24. In layout, note that inductors should be kept away from each other and perpendicular to each other to reduce mutual inductance, especially energy storage inductors and filter inductors.
25. In layout, note that when high-frequency capacitors and low-frequency capacitors are used in parallel, the high-frequency capacitors should be placed close to the user.
26. Low-frequency interference is generally differential mode (below 1M), and high-frequency interference is generally common mode, usually coupled through radiation.
27. If high-frequency signals are coupled to the input leads, it is easy to form EMI (common mode). A ferrite bead can be sleeved on the input lead near the power supply. If EMI is reduced, this problem exists. The solution is to reduce coupling or reduce circuit EMI. If high-frequency noise is not filtered out completely and conducted to the input leads, it will also form EMI (differential mode). In this case, sleeving a ferrite bead cannot solve the problem. Connect two high-frequency inductors (symmetrical) in series on the input lead near the power supply. If EMI is reduced, this problem exists.
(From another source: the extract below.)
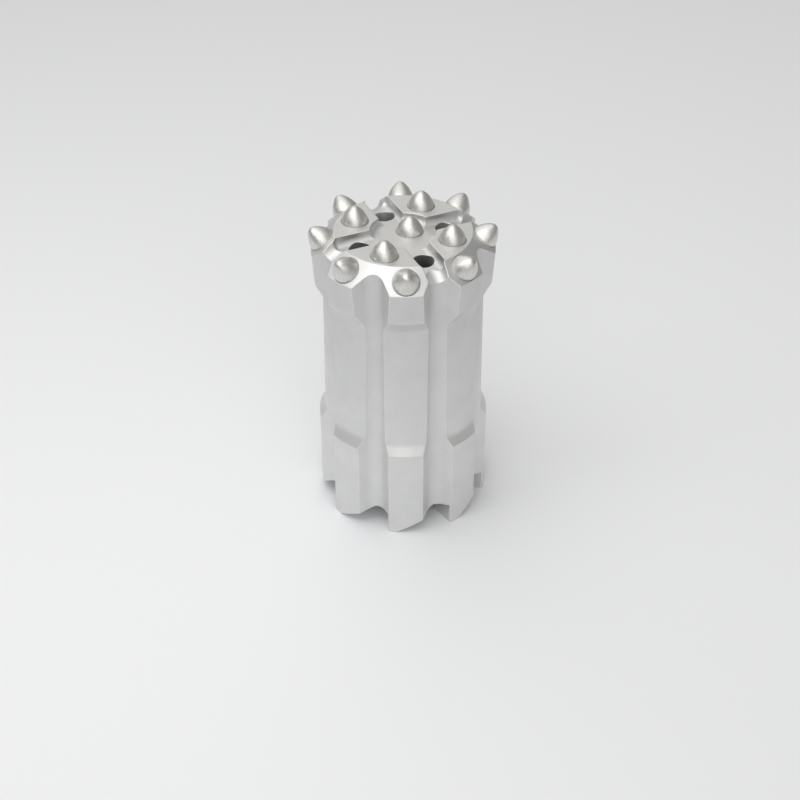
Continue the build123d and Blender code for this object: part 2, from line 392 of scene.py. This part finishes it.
def grid_mesh(name, points):
    """Mesh of a grid of points (rows, columns, 3).

    Quads join each point to the next row and the next column.  The last column joins the first,
    and a cap closes the first and the last row.
    """
    rows, columns = points.shape[:2]
    row, column = np.meshgrid(np.arange(rows - 1), np.arange(columns), indexing="ij")
    after = (column + 1) % columns
    quads = np.stack([
        row * columns + column,
        (row + 1) * columns + column,
        (row + 1) * columns + after,
        row * columns + after,
    ], -1).reshape(-1, 4)
    caps = [list(range(columns)), list(range(rows * columns - 1, (rows - 1) * columns - 1, -1))]
    mesh = bpy.data.meshes.new(name)
    mesh.from_pydata(points.reshape(-1, 3), [], quads.tolist() + caps)
    mesh.validate()
    mesh.polygons.foreach_set("use_smooth", np.ones(len(mesh.polygons), bool))
    mesh.update()
    made = bpy.data.objects.new(name, mesh)
    bpy.context.scene.collection.objects.link(made)
    return made


def rope_ridge(sizes):
    """Rounded ridge of the left-hand rope thread, closed all round.

    One parameter runs along the helix, whose angle falls as its height rises.  The other runs
    round the section: a raised cosine from root to root, closed by a line sunk in the wall.  At
    both ends the ridge rises from nothing over half a turn, with a sine's square.
    """
    turns = (sizes.top - sizes.bottom) / sizes.pitch
    along = np.linspace(0, 1, int(turns * TURN_POINTS) + 1)[:, None]
    angle = -2 * pi * turns * along
    width = RIDGE_SHARE * sizes.pitch
    across = np.linspace(-0.5, 0.5, SECTION_POINTS)[None, :]
    swell = np.sin(np.clip(turns * np.minimum(along, 1 - along), 0, 0.5) * pi) ** 2
    height = sizes.ridge_height * swell * (0.5 + 0.5 * np.cos(2 * pi * across))
    foot = np.full((len(along), 2), sizes.root_radius + RIDGE_FOOT)
    radius = np.concatenate([sizes.root_radius - height, foot], 1)
    offset = np.concatenate([across, [[0.5, -0.5]]], 1) * width
    level = sizes.bottom + width / 2 + (sizes.top - sizes.bottom - width) * along + offset
    points = np.stack([radius * np.sin(angle), -radius * np.cos(angle), level], -1)
    return grid_mesh("rope_thread", points)


def around(azimuth, elevation, distance):
    """Place at a distance from the origin, at two angles in degrees.

    The azimuth is counted from straight in front towards +X.
    """
    turn, rise = radians(azimuth), radians(elevation)
    flat = distance * cos(rise)
    return flat * sin(turn), -flat * cos(turn), distance * sin(rise)


def studio_floor():
    """Square floor that the bit stands on."""
    reach = FLOOR_REACH
    corners = [(-reach, -reach, 0), (reach, -reach, 0), (reach, reach, 0), (-reach, reach, 0)]
    mesh = bpy.data.meshes.new("floor")
    mesh.from_pydata(corners, [], [(0, 1, 2, 3)])
    made = bpy.data.objects.new("floor", mesh)
    bpy.context.scene.collection.objects.link(made)
    return made


def studio_room(studio):
    """World of the room: a horizon that turns into the upper part, plus each bright wall.

    A wall's brightness depends on the angle to its middle, with a soft step from the outer angle,
    where it is nothing, to the inner one, where it is full.
    """
    world = bpy.data.worlds.new("studio_room")
    bpy.context.scene.world = world
    world.use_nodes = True
    tree = world.node_tree
    towards = add_node(tree, "ShaderNodeTexCoord").outputs["Generated"]
    up = add_node(tree, "ShaderNodeSeparateXYZ", {"Vector": towards})
    light = add_node(tree, "ShaderNodeMapRange", {
        "Value": up.outputs["Z"], "From Min": sin(radians(HORIZON_ELEVATION)),
        "From Max": sin(radians(UPPER_ELEVATION)), "To Min": studio.horizon,
        "To Max": studio.room}, interpolation_type="SMOOTHSTEP").outputs[0]
    for azimuth, elevation, outer, inner, level in BRIGHT_WALLS:
        facing = add_node(tree, "ShaderNodeVectorMath", {
            0: towards, 1: around(azimuth, elevation, 1.0)}, operation="DOT_PRODUCT")
        glow = add_node(tree, "ShaderNodeMapRange", {
            "Value": facing.outputs["Value"], "From Min": cos(radians(outer)),
            "From Max": cos(radians(inner)), "To Min": 0.0,
            "To Max": level * studio.walls}, interpolation_type="SMOOTHSTEP")
        light = add_node(tree, "ShaderNodeMath", {
            0: light, 1: glow.outputs[0]}, operation="ADD").outputs[0]
    background = tree.nodes["Background"]
    background.inputs["Color"].default_value = ROOM_TINT
    tree.links.new(light, background.inputs["Strength"])


def soft_box(name, azimuth, elevation, distance, side, power):
    """Square area light round the bit, facing the lit point."""
    light = bpy.data.lights.new(name, "AREA")
    light.shape = "SQUARE"
    light.size = side
    light.energy = power
    made = bpy.data.objects.new(name, light)
    made.location = around(azimuth, elevation, distance)
    made.rotation_mode = "QUATERNION"
    made.rotation_quaternion = (Vector(LIT_POINT) - made.location).to_track_quat("-Z", "Y")
    bpy.context.scene.collection.objects.link(made)


def photo_camera(studio):
    """Camera at the photo's angle, at a distance from the point that it aims at."""
    tilt = studio.elevation
    spin = Matrix.Rotation(studio.turn, 3, "Z")
    aim = spin @ Vector((studio.aim_side, 0, studio.aim_height))
    forward = spin @ Vector((0, cos(tilt), -sin(tilt)))
    lens = bpy.data.cameras.new("photo_camera")
    lens.lens = studio.focal_length
    lens.sensor_width = SENSOR_WIDTH
    made = bpy.data.objects.new("photo_camera", lens)
    made.location = aim - forward * studio.distance
    made.rotation_mode = "QUATERNION"
    made.rotation_quaternion = forward.to_track_quat("-Z", "Y")
    bpy.context.scene.collection.objects.link(made)
    return made


class BIT_OT_body(bpy.types.Operator):
    """Give the steel body its shot-blasted finish"""

    bl_idname = "bit.body"
    bl_label = "Finish the body"

    def execute(self, context):
        dress(frame["nodes"]["bit_body"], blasted_steel(context.scene.bit_colours))
        return {"FINISHED"}


class BIT_OT_buttons(bpy.types.Operator):
    """Give all carbide buttons their ground finish"""

    bl_idname = "bit.buttons"
    bl_label = "Finish the buttons"

    def execute(self, context):
        carbide = ground_carbide(context.scene.bit_colours)
        for name, node in frame["nodes"].items():
            if "button" in name:
                dress(node, carbide)
        return {"FINISHED"}


class BIT_OT_thread(bpy.types.Operator):
    """Make the left-hand rope thread in the bore"""

    bl_idname = "bit.thread"
    bl_label = "Make the rope thread"

    def execute(self, context):
        ridge = rope_ridge(context.scene.bit_thread)
        ridge.data.materials.append(phosphated_thread(context.scene.bit_colours))
        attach(ridge, "root")
        return {"FINISHED"}


class BIT_OT_studio(bpy.types.Operator):
    """Set up the floor, the lights and the camera"""

    bl_idname = "bit.studio"
    bl_label = "Set up the studio"

    def execute(self, context):
        scene = context.scene
        studio = scene.bit_studio
        scene.view_settings.view_transform = "Standard"
        floor = studio_floor()
        floor.data.materials.append(pale_paper(scene.bit_colours))
        studio_room(studio)
        soft_box("key_box", *KEY_BOX, studio.key_power)
        soft_box("side_box", *SIDE_BOX, studio.side_power)
        scene.camera = photo_camera(studio)
        return {"FINISHED"}


class BIT_PT_panel(bpy.types.Panel):
    """Sizes, colours and steps of the button bit"""

    bl_idname = "BIT_PT_panel"
    bl_label = "Button Bit"
    bl_space_type = "VIEW_3D"
    bl_region_type = "UI"
    bl_category = "Button Bit"

    def draw(self, context):
        scene = context.scene
        groups = {
            "Thread": scene.bit_thread,
            "Finishes": scene.bit_colours,
            "Studio": scene.bit_studio,
        }
        for title, group in groups.items():
            box = self.layout.box()
            box.label(text=title)
            for name in group.__annotations__:
                box.prop(group, name)
        for step in STEPS:
            self.layout.operator(step.bl_idname)


STEPS = (BIT_OT_body, BIT_OT_buttons, BIT_OT_thread, BIT_OT_studio)
CLASSES = (ThreadSizes, FinishColours, StudioSettings, *STEPS, BIT_PT_panel)


def register():
    for cls in CLASSES:
        bpy.utils.register_class(cls)
    bpy.types.Scene.bit_thread = bpy.props.PointerProperty(type=ThreadSizes)
    bpy.types.Scene.bit_colours = bpy.props.PointerProperty(type=FinishColours)
    bpy.types.Scene.bit_studio = bpy.props.PointerProperty(type=StudioSettings)


def unregister():
    del bpy.types.Scene.bit_studio
    del bpy.types.Scene.bit_colours
    del bpy.types.Scene.bit_thread
    for cls in reversed(CLASSES):
        bpy.utils.unregister_class(cls)


def main():
    register()
    bpy.ops.bit.body()
    bpy.ops.bit.buttons()
    bpy.ops.bit.thread()
    bpy.ops.bit.studio()


if __name__ == "__main__":
    main()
The solution is to improve filtering or use buffering, clamping and other means to reduce the generation of high-frequency noise.
28. Measurement of differential mode and common mode currents:

29. EMI filters should be placed as close to the incoming line as possible, and the incoming line traces should be as short as possible to minimize the coupling between the front and rear stages of the EMI filter. The incoming line is best shielded with chassis ground (as described above). The output EMI filter should be handled similarly. Keep the distance between the incoming line and high dv/dt signal traces as far as possible, which should be considered in the layout.